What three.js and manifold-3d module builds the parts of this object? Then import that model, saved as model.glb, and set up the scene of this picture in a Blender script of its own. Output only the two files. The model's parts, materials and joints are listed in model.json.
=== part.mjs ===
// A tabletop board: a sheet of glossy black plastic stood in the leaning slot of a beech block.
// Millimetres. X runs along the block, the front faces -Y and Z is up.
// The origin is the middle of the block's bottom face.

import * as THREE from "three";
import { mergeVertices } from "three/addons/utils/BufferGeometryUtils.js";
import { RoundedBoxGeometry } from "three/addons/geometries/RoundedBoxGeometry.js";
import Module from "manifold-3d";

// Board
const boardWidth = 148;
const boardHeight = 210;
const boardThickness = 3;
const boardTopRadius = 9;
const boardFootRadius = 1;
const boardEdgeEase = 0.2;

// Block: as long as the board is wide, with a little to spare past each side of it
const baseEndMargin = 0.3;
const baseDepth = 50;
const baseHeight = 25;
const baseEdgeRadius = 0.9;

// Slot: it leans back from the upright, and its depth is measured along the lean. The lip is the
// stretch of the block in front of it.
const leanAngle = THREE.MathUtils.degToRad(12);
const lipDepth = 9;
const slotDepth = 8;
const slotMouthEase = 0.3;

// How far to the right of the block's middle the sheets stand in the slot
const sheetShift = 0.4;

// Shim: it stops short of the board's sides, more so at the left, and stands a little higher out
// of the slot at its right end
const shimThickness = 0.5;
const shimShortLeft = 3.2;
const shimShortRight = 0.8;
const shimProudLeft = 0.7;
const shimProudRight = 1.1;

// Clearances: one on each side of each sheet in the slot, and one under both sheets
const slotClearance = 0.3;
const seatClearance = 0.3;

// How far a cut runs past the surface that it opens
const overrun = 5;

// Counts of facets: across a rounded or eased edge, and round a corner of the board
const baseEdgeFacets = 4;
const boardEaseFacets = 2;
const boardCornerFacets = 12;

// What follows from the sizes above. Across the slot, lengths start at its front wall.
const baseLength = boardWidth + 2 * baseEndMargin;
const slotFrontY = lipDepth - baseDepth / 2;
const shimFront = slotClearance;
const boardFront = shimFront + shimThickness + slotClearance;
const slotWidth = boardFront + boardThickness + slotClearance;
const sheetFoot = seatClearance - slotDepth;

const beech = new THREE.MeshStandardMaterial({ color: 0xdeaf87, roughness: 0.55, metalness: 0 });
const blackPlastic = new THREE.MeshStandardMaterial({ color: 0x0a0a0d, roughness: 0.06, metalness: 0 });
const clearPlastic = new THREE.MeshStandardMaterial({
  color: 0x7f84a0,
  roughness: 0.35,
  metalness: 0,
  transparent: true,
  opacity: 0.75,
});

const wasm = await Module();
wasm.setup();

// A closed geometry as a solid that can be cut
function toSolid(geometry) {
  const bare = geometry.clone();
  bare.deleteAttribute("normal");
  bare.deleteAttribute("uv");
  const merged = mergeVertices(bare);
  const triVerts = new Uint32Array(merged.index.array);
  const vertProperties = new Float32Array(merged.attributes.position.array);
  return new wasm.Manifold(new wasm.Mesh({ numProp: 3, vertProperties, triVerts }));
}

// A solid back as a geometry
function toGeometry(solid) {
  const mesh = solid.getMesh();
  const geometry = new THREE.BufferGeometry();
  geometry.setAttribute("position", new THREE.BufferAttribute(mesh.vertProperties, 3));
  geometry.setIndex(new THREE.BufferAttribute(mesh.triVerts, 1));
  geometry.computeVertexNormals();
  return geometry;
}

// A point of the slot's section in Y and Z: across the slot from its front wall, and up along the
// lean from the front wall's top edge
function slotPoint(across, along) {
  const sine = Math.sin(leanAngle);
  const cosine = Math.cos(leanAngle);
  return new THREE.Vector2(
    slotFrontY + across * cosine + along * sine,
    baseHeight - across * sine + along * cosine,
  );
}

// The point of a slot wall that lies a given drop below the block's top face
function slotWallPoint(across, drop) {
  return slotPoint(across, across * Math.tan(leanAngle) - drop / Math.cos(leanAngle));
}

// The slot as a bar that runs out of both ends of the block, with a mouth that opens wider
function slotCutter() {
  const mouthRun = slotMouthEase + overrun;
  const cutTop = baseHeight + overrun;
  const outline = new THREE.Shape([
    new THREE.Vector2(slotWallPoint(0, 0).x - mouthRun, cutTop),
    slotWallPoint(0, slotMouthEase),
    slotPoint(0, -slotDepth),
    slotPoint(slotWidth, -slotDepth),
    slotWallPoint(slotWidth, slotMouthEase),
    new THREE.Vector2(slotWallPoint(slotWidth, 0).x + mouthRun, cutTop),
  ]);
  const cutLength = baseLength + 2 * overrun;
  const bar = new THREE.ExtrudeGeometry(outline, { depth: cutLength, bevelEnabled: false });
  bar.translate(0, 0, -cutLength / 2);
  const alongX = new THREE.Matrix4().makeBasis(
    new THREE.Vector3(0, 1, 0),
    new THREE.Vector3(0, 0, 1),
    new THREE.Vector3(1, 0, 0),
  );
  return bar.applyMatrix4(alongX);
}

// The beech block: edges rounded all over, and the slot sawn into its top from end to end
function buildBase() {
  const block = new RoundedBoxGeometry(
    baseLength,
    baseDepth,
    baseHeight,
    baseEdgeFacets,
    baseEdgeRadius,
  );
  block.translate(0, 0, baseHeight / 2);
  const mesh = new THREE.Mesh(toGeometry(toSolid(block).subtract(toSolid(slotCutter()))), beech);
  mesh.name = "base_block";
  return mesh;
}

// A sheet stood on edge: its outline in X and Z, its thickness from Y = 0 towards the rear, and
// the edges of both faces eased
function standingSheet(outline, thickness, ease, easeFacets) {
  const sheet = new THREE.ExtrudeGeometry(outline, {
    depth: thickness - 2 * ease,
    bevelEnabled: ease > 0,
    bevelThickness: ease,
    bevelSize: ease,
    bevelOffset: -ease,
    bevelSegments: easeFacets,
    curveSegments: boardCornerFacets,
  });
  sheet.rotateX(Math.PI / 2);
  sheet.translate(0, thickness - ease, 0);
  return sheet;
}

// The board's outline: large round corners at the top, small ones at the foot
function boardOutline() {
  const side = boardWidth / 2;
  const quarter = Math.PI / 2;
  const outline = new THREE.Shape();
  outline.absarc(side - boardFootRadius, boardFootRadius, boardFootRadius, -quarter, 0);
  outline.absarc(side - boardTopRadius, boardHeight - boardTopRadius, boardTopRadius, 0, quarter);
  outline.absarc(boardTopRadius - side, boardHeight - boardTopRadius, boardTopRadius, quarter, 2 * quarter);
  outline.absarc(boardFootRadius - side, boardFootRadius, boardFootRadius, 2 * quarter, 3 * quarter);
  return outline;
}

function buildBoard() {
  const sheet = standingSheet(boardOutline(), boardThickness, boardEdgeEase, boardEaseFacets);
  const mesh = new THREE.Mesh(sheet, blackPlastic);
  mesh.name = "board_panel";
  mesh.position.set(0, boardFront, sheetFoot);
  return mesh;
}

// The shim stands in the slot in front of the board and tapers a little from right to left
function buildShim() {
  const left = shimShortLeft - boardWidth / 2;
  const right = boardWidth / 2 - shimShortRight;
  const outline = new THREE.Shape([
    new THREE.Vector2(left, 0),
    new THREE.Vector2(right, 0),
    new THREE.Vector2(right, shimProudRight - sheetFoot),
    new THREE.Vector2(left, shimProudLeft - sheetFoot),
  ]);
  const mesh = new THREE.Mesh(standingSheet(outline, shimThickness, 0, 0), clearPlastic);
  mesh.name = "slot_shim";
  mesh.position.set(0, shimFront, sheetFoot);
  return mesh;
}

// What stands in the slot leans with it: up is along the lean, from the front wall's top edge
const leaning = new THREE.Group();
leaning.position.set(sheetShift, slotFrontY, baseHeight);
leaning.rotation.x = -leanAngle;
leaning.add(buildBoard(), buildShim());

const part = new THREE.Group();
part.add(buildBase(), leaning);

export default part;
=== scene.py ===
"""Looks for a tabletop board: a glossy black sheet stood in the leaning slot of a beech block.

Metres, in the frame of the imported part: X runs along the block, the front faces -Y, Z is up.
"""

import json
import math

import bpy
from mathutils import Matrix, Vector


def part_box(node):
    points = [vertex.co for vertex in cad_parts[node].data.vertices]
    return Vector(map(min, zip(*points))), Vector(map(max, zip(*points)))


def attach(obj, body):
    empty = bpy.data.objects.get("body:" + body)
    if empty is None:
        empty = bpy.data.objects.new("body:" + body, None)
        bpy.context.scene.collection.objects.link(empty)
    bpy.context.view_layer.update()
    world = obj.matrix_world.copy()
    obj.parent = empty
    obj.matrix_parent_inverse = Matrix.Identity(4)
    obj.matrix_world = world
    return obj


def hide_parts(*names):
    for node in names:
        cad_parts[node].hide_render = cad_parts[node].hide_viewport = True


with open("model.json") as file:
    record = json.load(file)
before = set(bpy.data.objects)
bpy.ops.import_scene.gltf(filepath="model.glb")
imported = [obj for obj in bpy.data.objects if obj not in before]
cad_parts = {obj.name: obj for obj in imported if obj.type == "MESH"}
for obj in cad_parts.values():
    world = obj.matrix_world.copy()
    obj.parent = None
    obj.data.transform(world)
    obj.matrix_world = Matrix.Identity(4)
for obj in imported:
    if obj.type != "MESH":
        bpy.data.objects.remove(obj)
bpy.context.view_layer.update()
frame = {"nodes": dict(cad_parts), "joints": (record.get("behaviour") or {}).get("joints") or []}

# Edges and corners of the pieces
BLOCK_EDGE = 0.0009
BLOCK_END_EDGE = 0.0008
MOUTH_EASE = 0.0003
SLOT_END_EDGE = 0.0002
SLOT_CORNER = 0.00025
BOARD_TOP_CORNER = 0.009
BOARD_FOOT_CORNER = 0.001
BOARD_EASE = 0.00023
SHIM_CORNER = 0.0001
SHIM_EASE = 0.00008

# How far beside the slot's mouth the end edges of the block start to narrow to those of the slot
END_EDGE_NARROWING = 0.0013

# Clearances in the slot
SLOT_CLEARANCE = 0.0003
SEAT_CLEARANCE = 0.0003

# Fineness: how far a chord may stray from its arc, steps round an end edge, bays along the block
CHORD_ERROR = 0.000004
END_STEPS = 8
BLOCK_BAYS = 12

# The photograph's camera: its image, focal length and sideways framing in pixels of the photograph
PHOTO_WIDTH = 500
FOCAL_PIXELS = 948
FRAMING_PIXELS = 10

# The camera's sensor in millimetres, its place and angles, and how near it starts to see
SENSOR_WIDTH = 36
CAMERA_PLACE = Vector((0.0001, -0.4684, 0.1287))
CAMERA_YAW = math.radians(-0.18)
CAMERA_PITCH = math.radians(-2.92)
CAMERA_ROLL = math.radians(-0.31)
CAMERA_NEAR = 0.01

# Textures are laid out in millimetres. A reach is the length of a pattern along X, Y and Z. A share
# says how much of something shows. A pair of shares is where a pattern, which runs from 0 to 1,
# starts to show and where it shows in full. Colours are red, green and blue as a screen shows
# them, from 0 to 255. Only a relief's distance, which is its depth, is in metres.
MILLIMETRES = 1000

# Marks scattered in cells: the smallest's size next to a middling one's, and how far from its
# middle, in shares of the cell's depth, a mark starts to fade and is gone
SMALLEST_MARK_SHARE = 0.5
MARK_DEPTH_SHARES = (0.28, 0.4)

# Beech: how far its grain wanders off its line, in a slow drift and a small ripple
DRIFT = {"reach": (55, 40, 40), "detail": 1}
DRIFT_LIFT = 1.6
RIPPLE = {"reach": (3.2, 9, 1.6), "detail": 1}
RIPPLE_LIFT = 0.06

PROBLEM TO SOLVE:
Take exactly the lines from the one containing "obj.parent = empty" through the one containing "imported = [obj" in the data above, and output them with nothing added.

TASK OUTPUT:
    obj.parent = empty
    obj.matrix_parent_inverse = Matrix.Identity(4)
    obj.matrix_world = world
    return obj


def hide_parts(*names):
    for node in names:
        cad_parts[node].hide_render = cad_parts[node].hide_viewport = True


with open("model.json") as file:
    record = json.load(file)
before = set(bpy.data.objects)
bpy.ops.import_scene.gltf(filepath="model.glb")
imported = [obj for obj in bpy.data.objects if obj not in before]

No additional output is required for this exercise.